Planets and Satellites
Having every solution in a platform offering be either fully integrated or completely disjointed are really two extreme ends of a spectrum. In the real world you want to have what I call a “planets and satellites strategy.” All that means is you effectively establish one or more core platform modules as your large planetary body (source of truth for business objects like employees, campaigns, leads, or financial records) then you can “bolt-on” satellites that orbit around the planet. These satellites are smaller apps that provide best-of-breed functionality. Put simply, this is a hybrid approach that keeps your data anchored with a well-known, well-supported enterprise platform yet gives you the ability to pop in or out new functionality as needed.

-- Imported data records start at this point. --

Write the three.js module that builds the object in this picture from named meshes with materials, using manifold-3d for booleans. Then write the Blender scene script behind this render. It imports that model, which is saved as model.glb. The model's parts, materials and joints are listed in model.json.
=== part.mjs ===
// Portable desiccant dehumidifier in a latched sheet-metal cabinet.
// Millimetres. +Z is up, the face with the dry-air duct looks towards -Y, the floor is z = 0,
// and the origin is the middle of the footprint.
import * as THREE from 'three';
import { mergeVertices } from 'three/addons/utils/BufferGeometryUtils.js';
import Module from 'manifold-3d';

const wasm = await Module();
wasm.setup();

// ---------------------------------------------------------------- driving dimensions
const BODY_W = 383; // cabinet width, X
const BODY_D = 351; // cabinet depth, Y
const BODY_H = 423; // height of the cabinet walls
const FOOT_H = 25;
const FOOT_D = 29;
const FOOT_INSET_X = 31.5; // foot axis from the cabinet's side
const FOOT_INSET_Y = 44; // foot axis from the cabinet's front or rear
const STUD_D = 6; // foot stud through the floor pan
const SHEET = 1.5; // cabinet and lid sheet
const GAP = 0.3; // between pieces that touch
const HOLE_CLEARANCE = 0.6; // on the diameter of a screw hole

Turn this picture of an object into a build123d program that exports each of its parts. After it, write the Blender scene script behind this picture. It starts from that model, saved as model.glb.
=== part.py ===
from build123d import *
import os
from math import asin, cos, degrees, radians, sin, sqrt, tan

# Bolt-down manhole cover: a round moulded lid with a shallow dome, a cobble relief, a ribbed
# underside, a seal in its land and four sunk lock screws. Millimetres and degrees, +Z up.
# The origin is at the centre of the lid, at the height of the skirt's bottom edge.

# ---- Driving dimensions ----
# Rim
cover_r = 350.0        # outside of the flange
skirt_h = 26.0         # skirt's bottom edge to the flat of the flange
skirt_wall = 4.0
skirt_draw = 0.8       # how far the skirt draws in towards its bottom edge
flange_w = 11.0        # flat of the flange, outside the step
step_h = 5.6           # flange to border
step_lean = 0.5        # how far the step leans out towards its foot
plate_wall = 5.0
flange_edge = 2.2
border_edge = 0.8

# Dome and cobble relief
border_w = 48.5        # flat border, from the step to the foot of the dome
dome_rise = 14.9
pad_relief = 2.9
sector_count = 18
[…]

Decision Points to Keep in Mind
Moving ahead with an enterprise software platform can feel daunting, especially when vendors are pushing for multi-year deals. Take your time with the decision, methodically map out exactly what the platform module delivers, and determine how each of its modules integrated with each other. Some pointers to keep in mind include:
- Enterprise software companies want you to buy their platforms because the more features and functions you adopt, the harder it is to churn to an alliterative solution provider.
- When contemplating a B2B platform purchase, be sure to inquire on which modules are integrated. Specifically, ask if modules share a common login, do they share data objects, and do they run on the same tech stack.
- Platforms that provide non-integrated modules may create a “worst of both worlds” scenario. That means high cost and lack of native integration.
- If you do go down the enterprise software platform path, consider the planet-and-satellite strategy whereby core business objects live in a bare-bones platform, and faster-moving needs are fulfilled by best-of-breed bolt-ons.
Finally, start small with platforms. Focus on successfully deploying and scaling a core module as your “planet” before deploying a full suite of modules.